→ **WRITTEN TASK**: Below are records to be output exactly, every one of them.

→ **ENTRIES SUPPLIED**:
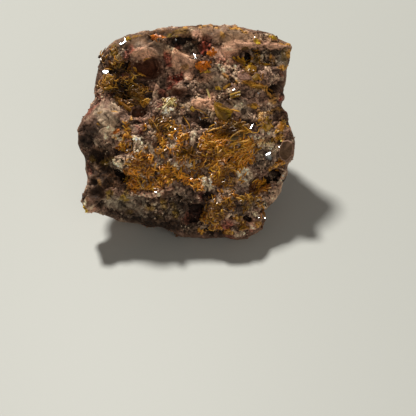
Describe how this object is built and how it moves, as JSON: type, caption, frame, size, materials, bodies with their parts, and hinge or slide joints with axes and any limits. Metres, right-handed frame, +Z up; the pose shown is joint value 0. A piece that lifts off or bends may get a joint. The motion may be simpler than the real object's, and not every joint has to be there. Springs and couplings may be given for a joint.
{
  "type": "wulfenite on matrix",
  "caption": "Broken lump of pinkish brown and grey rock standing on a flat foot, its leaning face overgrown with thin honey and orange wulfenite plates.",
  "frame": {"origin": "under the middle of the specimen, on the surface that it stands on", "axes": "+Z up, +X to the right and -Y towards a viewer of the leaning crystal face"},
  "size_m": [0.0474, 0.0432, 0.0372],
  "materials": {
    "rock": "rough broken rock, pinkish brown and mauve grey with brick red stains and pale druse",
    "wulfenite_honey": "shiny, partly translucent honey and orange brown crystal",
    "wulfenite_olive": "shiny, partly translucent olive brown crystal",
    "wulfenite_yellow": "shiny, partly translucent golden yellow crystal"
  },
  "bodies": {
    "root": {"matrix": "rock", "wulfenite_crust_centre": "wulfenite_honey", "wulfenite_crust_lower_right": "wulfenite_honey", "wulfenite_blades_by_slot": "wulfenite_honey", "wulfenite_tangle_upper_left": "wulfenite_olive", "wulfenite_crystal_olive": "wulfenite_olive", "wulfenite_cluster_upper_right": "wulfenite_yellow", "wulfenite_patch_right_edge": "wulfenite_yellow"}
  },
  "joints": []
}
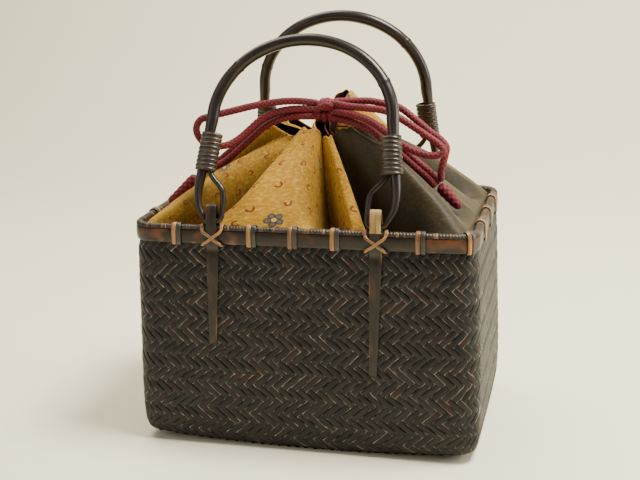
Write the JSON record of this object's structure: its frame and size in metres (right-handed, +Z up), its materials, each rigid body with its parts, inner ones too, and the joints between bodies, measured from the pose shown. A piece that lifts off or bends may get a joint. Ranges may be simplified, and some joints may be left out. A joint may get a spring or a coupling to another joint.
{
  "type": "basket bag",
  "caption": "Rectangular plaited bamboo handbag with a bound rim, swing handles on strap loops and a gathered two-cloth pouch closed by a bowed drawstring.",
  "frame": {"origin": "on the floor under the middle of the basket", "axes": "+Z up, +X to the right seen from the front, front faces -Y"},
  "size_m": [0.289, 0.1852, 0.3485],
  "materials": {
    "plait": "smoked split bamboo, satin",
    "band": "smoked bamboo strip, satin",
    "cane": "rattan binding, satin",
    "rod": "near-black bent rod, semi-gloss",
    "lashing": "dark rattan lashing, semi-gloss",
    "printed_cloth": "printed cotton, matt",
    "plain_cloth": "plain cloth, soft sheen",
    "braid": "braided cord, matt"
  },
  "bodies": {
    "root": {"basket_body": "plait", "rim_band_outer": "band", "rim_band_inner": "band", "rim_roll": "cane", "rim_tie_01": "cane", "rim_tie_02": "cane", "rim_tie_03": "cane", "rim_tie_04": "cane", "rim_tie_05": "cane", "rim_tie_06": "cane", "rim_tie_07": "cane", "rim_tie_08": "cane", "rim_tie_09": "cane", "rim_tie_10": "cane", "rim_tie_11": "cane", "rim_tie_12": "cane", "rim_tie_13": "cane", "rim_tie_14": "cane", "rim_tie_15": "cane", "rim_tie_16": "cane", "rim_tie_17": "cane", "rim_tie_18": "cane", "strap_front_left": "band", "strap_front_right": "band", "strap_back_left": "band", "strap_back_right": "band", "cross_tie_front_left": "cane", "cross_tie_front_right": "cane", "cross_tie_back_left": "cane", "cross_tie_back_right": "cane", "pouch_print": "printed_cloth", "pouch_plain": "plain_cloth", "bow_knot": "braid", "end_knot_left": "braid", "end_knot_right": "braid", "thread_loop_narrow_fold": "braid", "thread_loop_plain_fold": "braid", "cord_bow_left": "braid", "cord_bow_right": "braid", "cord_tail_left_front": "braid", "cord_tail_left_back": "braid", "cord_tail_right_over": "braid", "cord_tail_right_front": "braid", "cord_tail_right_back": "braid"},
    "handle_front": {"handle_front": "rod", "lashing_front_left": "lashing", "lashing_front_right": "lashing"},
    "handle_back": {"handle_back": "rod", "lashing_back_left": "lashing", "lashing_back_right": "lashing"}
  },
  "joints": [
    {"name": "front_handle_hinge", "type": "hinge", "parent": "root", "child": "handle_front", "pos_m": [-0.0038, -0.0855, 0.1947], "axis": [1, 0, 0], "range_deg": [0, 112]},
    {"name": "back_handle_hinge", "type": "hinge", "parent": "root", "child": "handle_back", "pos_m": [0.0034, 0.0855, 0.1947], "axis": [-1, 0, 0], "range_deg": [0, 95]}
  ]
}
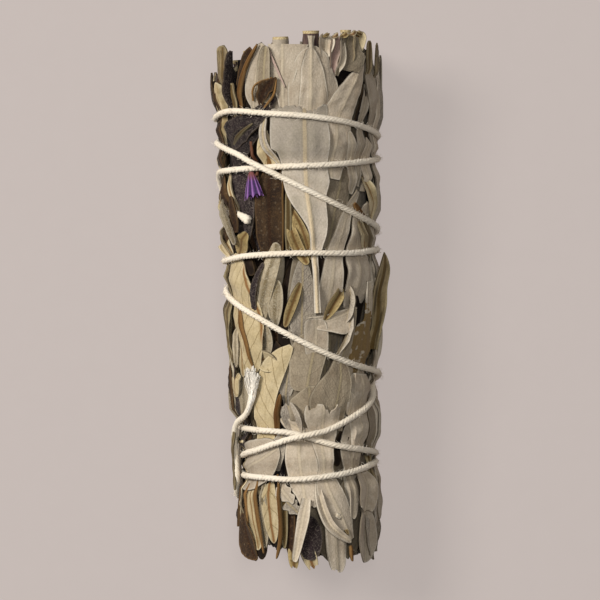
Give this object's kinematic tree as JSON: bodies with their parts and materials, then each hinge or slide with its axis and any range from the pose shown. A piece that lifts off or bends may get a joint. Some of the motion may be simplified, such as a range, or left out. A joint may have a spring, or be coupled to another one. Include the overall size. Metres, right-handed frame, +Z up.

→ **ANSWER TO THIS PROBLEM**:
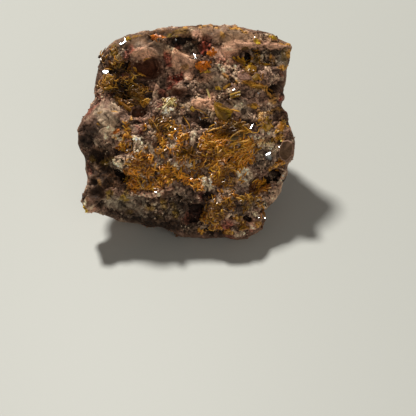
Describe how this object is built and how it moves, as JSON: type, caption, frame, size, materials, bodies with their parts, and hinge or slide joints with axes and any limits. Metres, right-handed frame, +Z up; the pose shown is joint value 0. A piece that lifts off or bends may get a joint. The motion may be simpler than the real object's, and not every joint has to be there. Springs and couplings may be given for a joint.
{
  "type": "wulfenite on matrix",
  "caption": "Broken lump of pinkish brown and grey rock standing on a flat foot, its leaning face overgrown with thin honey and orange wulfenite plates.",
  "frame": {"origin": "under the middle of the specimen, on the surface that it stands on", "axes": "+Z up, +X to the right and -Y towards a viewer of the leaning crystal face"},
  "size_m": [0.0474, 0.0432, 0.0372],
  "materials": {
    "rock": "rough broken rock, pinkish brown and mauve grey with brick red stains and pale druse",
    "wulfenite_honey": "shiny, partly translucent honey and orange brown crystal",
    "wulfenite_olive": "shiny, partly translucent olive brown crystal",
    "wulfenite_yellow": "shiny, partly translucent golden yellow crystal"
  },
  "bodies": {
    "root": {"matrix": "rock", "wulfenite_crust_centre": "wulfenite_honey", "wulfenite_crust_lower_right": "wulfenite_honey", "wulfenite_blades_by_slot": "wulfenite_honey", "wulfenite_tangle_upper_left": "wulfenite_olive", "wulfenite_crystal_olive": "wulfenite_olive", "wulfenite_cluster_upper_right": "wulfenite_yellow", "wulfenite_patch_right_edge": "wulfenite_yellow"}
  },
  "joints": []
}
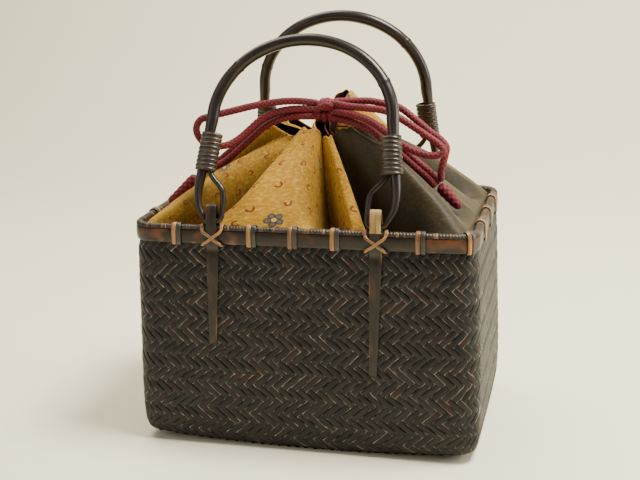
Write the JSON record of this object's structure: its frame and size in metres (right-handed, +Z up), its materials, each rigid body with its parts, inner ones too, and the joints between bodies, measured from the pose shown. A piece that lifts off or bends may get a joint. Ranges may be simplified, and some joints may be left out. A joint may get a spring or a coupling to another joint.
{
  "type": "basket bag",
  "caption": "Rectangular plaited bamboo handbag with a bound rim, swing handles on strap loops and a gathered two-cloth pouch closed by a bowed drawstring.",
  "frame": {"origin": "on the floor under the middle of the basket", "axes": "+Z up, +X to the right seen from the front, front faces -Y"},
  "size_m": [0.289, 0.1852, 0.3485],
  "materials": {
    "plait": "smoked split bamboo, satin",
    "band": "smoked bamboo strip, satin",
    "cane": "rattan binding, satin",
    "rod": "near-black bent rod, semi-gloss",
    "lashing": "dark rattan lashing, semi-gloss",
    "printed_cloth": "printed cotton, matt",
    "plain_cloth": "plain cloth, soft sheen",
    "braid": "braided cord, matt"
  },
  "bodies": {
    "root": {"basket_body": "plait", "rim_band_outer": "band", "rim_band_inner": "band", "rim_roll": "cane", "rim_tie_01": "cane", "rim_tie_02": "cane", "rim_tie_03": "cane", "rim_tie_04": "cane", "rim_tie_05": "cane", "rim_tie_06": "cane", "rim_tie_07": "cane", "rim_tie_08": "cane", "rim_tie_09": "cane", "rim_tie_10": "cane", "rim_tie_11": "cane", "rim_tie_12": "cane", "rim_tie_13": "cane", "rim_tie_14": "cane", "rim_tie_15": "cane", "rim_tie_16": "cane", "rim_tie_17": "cane", "rim_tie_18": "cane", "strap_front_left": "band", "strap_front_right": "band", "strap_back_left": "band", "strap_back_right": "band", "cross_tie_front_left": "cane", "cross_tie_front_right": "cane", "cross_tie_back_left": "cane", "cross_tie_back_right": "cane", "pouch_print": "printed_cloth", "pouch_plain": "plain_cloth", "bow_knot": "braid", "end_knot_left": "braid", "end_knot_right": "braid", "thread_loop_narrow_fold": "braid", "thread_loop_plain_fold": "braid", "cord_bow_left": "braid", "cord_bow_right": "braid", "cord_tail_left_front": "braid", "cord_tail_left_back": "braid", "cord_tail_right_over": "braid", "cord_tail_right_front": "braid", "cord_tail_right_back": "braid"},
    "handle_front": {"handle_front": "rod", "lashing_front_left": "lashing", "lashing_front_right": "lashing"},
    "handle_back": {"handle_back": "rod", "lashing_back_left": "lashing", "lashing_back_right": "lashing"}
  },
  "joints": [
    {"name": "front_handle_hinge", "type": "hinge", "parent": "root", "child": "handle_front", "pos_m": [-0.0038, -0.0855, 0.1947], "axis": [1, 0, 0], "range_deg": [0, 112]},
    {"name": "back_handle_hinge", "type": "hinge", "parent": "root", "child": "handle_back", "pos_m": [0.0034, 0.0855, 0.1947], "axis": [-1, 0, 0], "range_deg": [0, 95]}
  ]
}
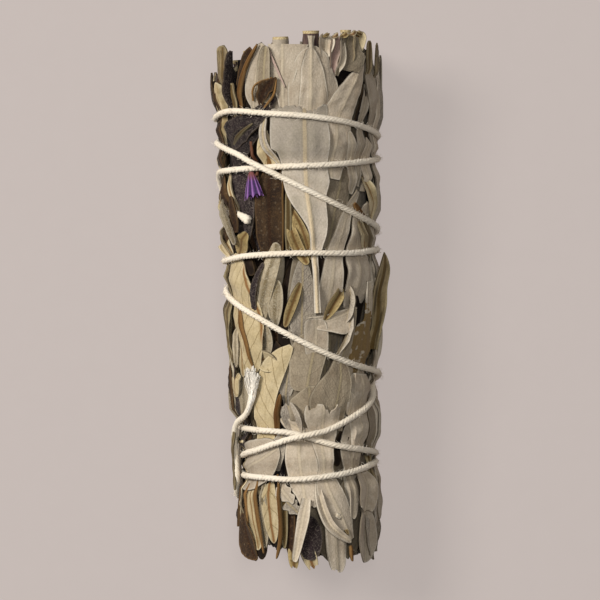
Give this object's kinematic tree as JSON: bodies with their parts and materials, then each hinge or slide with its axis and any range from the pose shown. A piece that lifts off or bends may get a joint. Some of the motion may be simplified, such as a range, or left out. A joint may have a spring, or be coupled to another one. Include the overall size. Metres, right-handed frame, +Z up.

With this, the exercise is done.